- Date: 9–15 June
- Edition: 78th
- Category: Grand Prix
- Draw: 64S / 32D
- Prize money: $125,000
- Surface: Grass / outdoor
- Location: London, United Kingdom
- Venue: Queen's Club

Champions

Singles
- John McEnroe

Doubles
- Rod Frawley / Geoff Masters
- ← 1979 · Queen's Club Championships · 1981 →

= 1980 Stella Artois Championships =

The 1980 Stella Artois Championships, also known as the Queen's Club Championships, was a men's tennis tournament played on outdoor grass courts at the Queen's Club in London in the United Kingdom that was part of the 1980 Volvo Grand Prix circuit.

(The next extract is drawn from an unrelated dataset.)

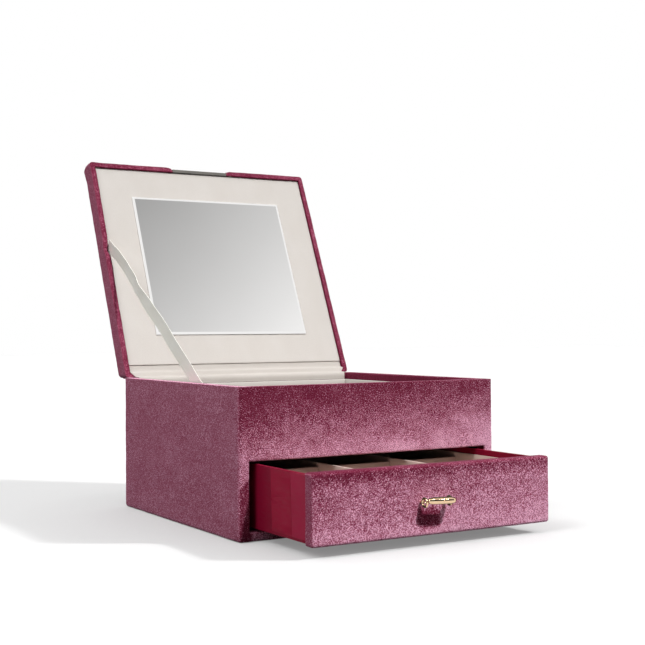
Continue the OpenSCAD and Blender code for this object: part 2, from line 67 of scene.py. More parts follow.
VELVET = base_low.x - case_low.x
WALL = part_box("tray_left_lining")[0].x - case_low.x
OPENING_LEFT = case_low.x + WALL
OPENING_BOTTOM = base_high.z + VELVET
OPENING_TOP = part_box("upper_front_panel")[0].z - VELVET

LID_OPEN = math.radians(114)
HINGE = Vector((0, case_high.y, case_high.z + 0.4 * MM))
# from the closed lid, where its pieces are made, to where the stay holds it up
LID_TURN = Matrix.Rotation(-LID_OPEN, 4, "X")
LID_PLACE = Matrix.Translation(HINGE) @ LID_TURN
LID_HALF_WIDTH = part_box("lid_velvet")[1].x
LID_LENGTH = 246 * MM
LID_THICKNESS = 18 * MM
RIM = 5.5 * MM
RECESS = 2.2 * MM
# how far the velvet reaches past the lid's length, and how far the lid's hinge end leans back
LID_FULLER = 0.9 * MM
LID_LEAN = 7 * MM
# how far from the hinge the ribbon is tied, on the lid and on the case
RIBBON_REACH = 146 * MM
# the keeper bar's left end, once it is cut to length
KEEPER_LEFT = keeper_low.x + 10 * MM
ACROSS = Vector((1, 0, 0))


# ---------------------------------------------------------------- modelling steps


def deselect():
    bpy.ops.object.select_all(action="DESELECT")


def take(piece):
    """Makes one piece the active and only selected one."""
    if bpy.context.mode != "OBJECT":
        bpy.ops.object.mode_set(mode="OBJECT")
    deselect()
    piece.select_set(True)
    bpy.context.view_layer.objects.active = piece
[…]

It was the 78th edition of the tournament and was held from 9 June through 15 June 1980. First-seeded John McEnroe won his second consecutive singles title at the event.

==Finals==

===Singles===

USA John McEnroe defeated AUS Kim Warwick 6–3, 6–1
- It was McEnroe's 4th singles title of the year and the 19th of his career.

===Doubles===

AUS Rod Frawley / AUS Geoff Masters defeated AUS Paul McNamee / USA Sherwood Stewart 6–2, 4–6, 11–9
- It was Frawley's 2nd title of the year and the 3rd of his career. It was Masters' 2nd title of the year and the 23rd of his career.